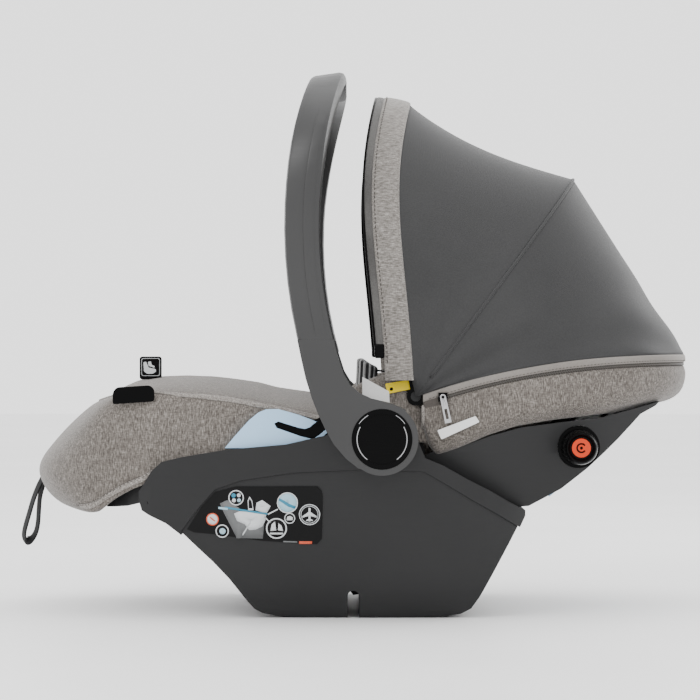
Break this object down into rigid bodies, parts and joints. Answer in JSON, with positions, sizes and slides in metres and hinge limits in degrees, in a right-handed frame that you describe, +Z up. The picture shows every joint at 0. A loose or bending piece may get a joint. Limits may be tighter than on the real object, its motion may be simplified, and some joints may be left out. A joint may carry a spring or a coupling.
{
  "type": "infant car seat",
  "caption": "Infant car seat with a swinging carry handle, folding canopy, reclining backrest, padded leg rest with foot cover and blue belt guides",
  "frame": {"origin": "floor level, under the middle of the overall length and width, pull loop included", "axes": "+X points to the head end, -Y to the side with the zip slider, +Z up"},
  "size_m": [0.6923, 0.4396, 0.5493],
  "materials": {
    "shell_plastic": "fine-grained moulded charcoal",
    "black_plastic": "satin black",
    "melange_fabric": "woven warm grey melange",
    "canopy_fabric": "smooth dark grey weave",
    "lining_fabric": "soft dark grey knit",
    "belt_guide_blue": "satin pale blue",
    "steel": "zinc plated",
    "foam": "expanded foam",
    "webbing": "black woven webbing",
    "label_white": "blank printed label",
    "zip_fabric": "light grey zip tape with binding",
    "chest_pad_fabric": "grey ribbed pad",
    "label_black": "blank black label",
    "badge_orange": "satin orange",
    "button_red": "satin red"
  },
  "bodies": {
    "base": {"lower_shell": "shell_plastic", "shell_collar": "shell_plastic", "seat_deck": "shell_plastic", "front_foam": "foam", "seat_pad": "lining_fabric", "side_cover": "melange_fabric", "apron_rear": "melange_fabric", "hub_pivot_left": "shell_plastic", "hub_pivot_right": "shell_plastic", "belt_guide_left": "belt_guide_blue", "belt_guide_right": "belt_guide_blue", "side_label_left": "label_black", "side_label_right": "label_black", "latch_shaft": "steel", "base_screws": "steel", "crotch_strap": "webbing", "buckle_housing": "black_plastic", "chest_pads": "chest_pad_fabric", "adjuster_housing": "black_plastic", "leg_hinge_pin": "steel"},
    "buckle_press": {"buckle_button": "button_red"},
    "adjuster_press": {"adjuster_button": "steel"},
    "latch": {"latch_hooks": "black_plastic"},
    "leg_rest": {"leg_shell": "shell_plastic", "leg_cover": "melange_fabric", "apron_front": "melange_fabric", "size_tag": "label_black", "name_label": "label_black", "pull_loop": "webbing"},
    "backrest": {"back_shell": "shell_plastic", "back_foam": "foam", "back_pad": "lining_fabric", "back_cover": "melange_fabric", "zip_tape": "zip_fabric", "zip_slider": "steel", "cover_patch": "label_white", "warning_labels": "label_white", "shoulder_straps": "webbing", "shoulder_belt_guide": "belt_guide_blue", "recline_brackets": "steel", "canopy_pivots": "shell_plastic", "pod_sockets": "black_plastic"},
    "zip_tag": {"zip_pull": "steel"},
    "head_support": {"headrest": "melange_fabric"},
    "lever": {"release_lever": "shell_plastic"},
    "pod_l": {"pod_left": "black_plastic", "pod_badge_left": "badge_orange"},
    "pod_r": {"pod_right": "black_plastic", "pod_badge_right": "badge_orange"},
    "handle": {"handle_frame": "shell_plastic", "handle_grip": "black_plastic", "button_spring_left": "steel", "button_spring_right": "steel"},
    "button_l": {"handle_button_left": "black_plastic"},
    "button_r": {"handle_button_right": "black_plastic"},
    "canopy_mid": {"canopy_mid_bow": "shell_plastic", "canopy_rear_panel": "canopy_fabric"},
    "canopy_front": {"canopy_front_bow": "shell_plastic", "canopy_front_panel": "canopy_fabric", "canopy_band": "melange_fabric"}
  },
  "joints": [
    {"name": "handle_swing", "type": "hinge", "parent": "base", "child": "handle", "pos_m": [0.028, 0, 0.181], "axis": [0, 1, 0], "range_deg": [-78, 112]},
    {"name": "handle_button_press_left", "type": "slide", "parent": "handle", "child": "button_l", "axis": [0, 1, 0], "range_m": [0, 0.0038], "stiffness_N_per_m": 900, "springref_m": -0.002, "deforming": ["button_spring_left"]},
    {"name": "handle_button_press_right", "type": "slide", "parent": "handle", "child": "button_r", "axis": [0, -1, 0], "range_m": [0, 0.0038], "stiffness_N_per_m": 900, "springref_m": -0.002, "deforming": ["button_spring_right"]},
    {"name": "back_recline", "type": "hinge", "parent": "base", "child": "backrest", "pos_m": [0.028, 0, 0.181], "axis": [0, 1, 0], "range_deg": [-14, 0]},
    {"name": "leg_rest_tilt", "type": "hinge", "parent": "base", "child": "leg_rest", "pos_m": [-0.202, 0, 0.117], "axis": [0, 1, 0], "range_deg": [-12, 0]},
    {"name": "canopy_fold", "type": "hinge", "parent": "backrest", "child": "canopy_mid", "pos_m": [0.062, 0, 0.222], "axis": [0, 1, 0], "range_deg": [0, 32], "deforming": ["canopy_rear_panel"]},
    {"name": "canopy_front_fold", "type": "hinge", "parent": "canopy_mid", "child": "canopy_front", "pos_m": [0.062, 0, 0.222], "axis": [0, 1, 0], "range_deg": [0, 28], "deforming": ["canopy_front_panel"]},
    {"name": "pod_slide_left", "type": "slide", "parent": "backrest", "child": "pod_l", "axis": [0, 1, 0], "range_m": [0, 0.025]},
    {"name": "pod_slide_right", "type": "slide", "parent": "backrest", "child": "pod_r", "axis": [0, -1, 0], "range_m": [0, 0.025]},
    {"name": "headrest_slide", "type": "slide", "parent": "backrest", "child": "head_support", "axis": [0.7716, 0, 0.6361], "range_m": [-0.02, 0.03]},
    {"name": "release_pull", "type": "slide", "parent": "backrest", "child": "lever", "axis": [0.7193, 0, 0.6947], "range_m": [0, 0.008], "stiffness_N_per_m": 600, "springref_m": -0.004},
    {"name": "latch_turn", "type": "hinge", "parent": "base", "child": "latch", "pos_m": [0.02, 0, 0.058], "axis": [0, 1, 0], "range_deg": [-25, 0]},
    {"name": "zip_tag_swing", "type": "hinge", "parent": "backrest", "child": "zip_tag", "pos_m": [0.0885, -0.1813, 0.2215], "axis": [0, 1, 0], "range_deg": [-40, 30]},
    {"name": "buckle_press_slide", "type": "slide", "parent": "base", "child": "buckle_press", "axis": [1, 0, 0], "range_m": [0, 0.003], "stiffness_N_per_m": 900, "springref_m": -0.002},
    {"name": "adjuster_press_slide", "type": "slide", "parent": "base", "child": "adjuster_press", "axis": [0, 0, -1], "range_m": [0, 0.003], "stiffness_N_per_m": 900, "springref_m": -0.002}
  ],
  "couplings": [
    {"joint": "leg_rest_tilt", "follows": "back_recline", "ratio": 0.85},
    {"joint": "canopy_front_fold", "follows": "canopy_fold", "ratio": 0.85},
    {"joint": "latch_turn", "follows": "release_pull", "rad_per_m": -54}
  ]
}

EXERCISE: Give back the whole listing exactly as it reads.

THE SOLUTION:
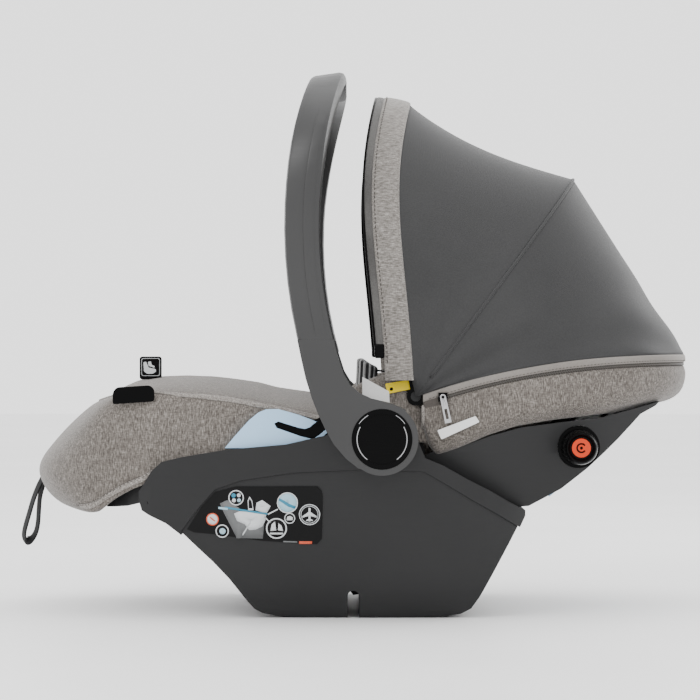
Break this object down into rigid bodies, parts and joints. Answer in JSON, with positions, sizes and slides in metres and hinge limits in degrees, in a right-handed frame that you describe, +Z up. The picture shows every joint at 0. A loose or bending piece may get a joint. Limits may be tighter than on the real object, its motion may be simplified, and some joints may be left out. A joint may carry a spring or a coupling.
{
  "type": "infant car seat",
  "caption": "Infant car seat with a swinging carry handle, folding canopy, reclining backrest, padded leg rest with foot cover and blue belt guides",
  "frame": {"origin": "floor level, under the middle of the overall length and width, pull loop included", "axes": "+X points to the head end, -Y to the side with the zip slider, +Z up"},
  "size_m": [0.6923, 0.4396, 0.5493],
  "materials": {
    "shell_plastic": "fine-grained moulded charcoal",
    "black_plastic": "satin black",
    "melange_fabric": "woven warm grey melange",
    "canopy_fabric": "smooth dark grey weave",
    "lining_fabric": "soft dark grey knit",
    "belt_guide_blue": "satin pale blue",
    "steel": "zinc plated",
    "foam": "expanded foam",
    "webbing": "black woven webbing",
    "label_white": "blank printed label",
    "zip_fabric": "light grey zip tape with binding",
    "chest_pad_fabric": "grey ribbed pad",
    "label_black": "blank black label",
    "badge_orange": "satin orange",
    "button_red": "satin red"
  },
  "bodies": {
    "base": {"lower_shell": "shell_plastic", "shell_collar": "shell_plastic", "seat_deck": "shell_plastic", "front_foam": "foam", "seat_pad": "lining_fabric", "side_cover": "melange_fabric", "apron_rear": "melange_fabric", "hub_pivot_left": "shell_plastic", "hub_pivot_right": "shell_plastic", "belt_guide_left": "belt_guide_blue", "belt_guide_right": "belt_guide_blue", "side_label_left": "label_black", "side_label_right": "label_black", "latch_shaft": "steel", "base_screws": "steel", "crotch_strap": "webbing", "buckle_housing": "black_plastic", "chest_pads": "chest_pad_fabric", "adjuster_housing": "black_plastic", "leg_hinge_pin": "steel"},
    "buckle_press": {"buckle_button": "button_red"},
    "adjuster_press": {"adjuster_button": "steel"},
    "latch": {"latch_hooks": "black_plastic"},
    "leg_rest": {"leg_shell": "shell_plastic", "leg_cover": "melange_fabric", "apron_front": "melange_fabric", "size_tag": "label_black", "name_label": "label_black", "pull_loop": "webbing"},
    "backrest": {"back_shell": "shell_plastic", "back_foam": "foam", "back_pad": "lining_fabric", "back_cover": "melange_fabric", "zip_tape": "zip_fabric", "zip_slider": "steel", "cover_patch": "label_white", "warning_labels": "label_white", "shoulder_straps": "webbing", "shoulder_belt_guide": "belt_guide_blue", "recline_brackets": "steel", "canopy_pivots": "shell_plastic", "pod_sockets": "black_plastic"},
    "zip_tag": {"zip_pull": "steel"},
    "head_support": {"headrest": "melange_fabric"},
    "lever": {"release_lever": "shell_plastic"},
    "pod_l": {"pod_left": "black_plastic", "pod_badge_left": "badge_orange"},
    "pod_r": {"pod_right": "black_plastic", "pod_badge_right": "badge_orange"},
    "handle": {"handle_frame": "shell_plastic", "handle_grip": "black_plastic", "button_spring_left": "steel", "button_spring_right": "steel"},
    "button_l": {"handle_button_left": "black_plastic"},
    "button_r": {"handle_button_right": "black_plastic"},
    "canopy_mid": {"canopy_mid_bow": "shell_plastic", "canopy_rear_panel": "canopy_fabric"},
    "canopy_front": {"canopy_front_bow": "shell_plastic", "canopy_front_panel": "canopy_fabric", "canopy_band": "melange_fabric"}
  },
  "joints": [
    {"name": "handle_swing", "type": "hinge", "parent": "base", "child": "handle", "pos_m": [0.028, 0, 0.181], "axis": [0, 1, 0], "range_deg": [-78, 112]},
    {"name": "handle_button_press_left", "type": "slide", "parent": "handle", "child": "button_l", "axis": [0, 1, 0], "range_m": [0, 0.0038], "stiffness_N_per_m": 900, "springref_m": -0.002, "deforming": ["button_spring_left"]},
    {"name": "handle_button_press_right", "type": "slide", "parent": "handle", "child": "button_r", "axis": [0, -1, 0], "range_m": [0, 0.0038], "stiffness_N_per_m": 900, "springref_m": -0.002, "deforming": ["button_spring_right"]},
    {"name": "back_recline", "type": "hinge", "parent": "base", "child": "backrest", "pos_m": [0.028, 0, 0.181], "axis": [0, 1, 0], "range_deg": [-14, 0]},
    {"name": "leg_rest_tilt", "type": "hinge", "parent": "base", "child": "leg_rest", "pos_m": [-0.202, 0, 0.117], "axis": [0, 1, 0], "range_deg": [-12, 0]},
    {"name": "canopy_fold", "type": "hinge", "parent": "backrest", "child": "canopy_mid", "pos_m": [0.062, 0, 0.222], "axis": [0, 1, 0], "range_deg": [0, 32], "deforming": ["canopy_rear_panel"]},
    {"name": "canopy_front_fold", "type": "hinge", "parent": "canopy_mid", "child": "canopy_front", "pos_m": [0.062, 0, 0.222], "axis": [0, 1, 0], "range_deg": [0, 28], "deforming": ["canopy_front_panel"]},
    {"name": "pod_slide_left", "type": "slide", "parent": "backrest", "child": "pod_l", "axis": [0, 1, 0], "range_m": [0, 0.025]},
    {"name": "pod_slide_right", "type": "slide", "parent": "backrest", "child": "pod_r", "axis": [0, -1, 0], "range_m": [0, 0.025]},
    {"name": "headrest_slide", "type": "slide", "parent": "backrest", "child": "head_support", "axis": [0.7716, 0, 0.6361], "range_m": [-0.02, 0.03]},
    {"name": "release_pull", "type": "slide", "parent": "backrest", "child": "lever", "axis": [0.7193, 0, 0.6947], "range_m": [0, 0.008], "stiffness_N_per_m": 600, "springref_m": -0.004},
    {"name": "latch_turn", "type": "hinge", "parent": "base", "child": "latch", "pos_m": [0.02, 0, 0.058], "axis": [0, 1, 0], "range_deg": [-25, 0]},
    {"name": "zip_tag_swing", "type": "hinge", "parent": "backrest", "child": "zip_tag", "pos_m": [0.0885, -0.1813, 0.2215], "axis": [0, 1, 0], "range_deg": [-40, 30]},
    {"name": "buckle_press_slide", "type": "slide", "parent": "base", "child": "buckle_press", "axis": [1, 0, 0], "range_m": [0, 0.003], "stiffness_N_per_m": 900, "springref_m": -0.002},
    {"name": "adjuster_press_slide", "type": "slide", "parent": "base", "child": "adjuster_press", "axis": [0, 0, -1], "range_m": [0, 0.003], "stiffness_N_per_m": 900, "springref_m": -0.002}
  ],
  "couplings": [
    {"joint": "leg_rest_tilt", "follows": "back_recline", "ratio": 0.85},
    {"joint": "canopy_front_fold", "follows": "canopy_fold", "ratio": 0.85},
    {"joint": "latch_turn", "follows": "release_pull", "rad_per_m": -54}
  ]
}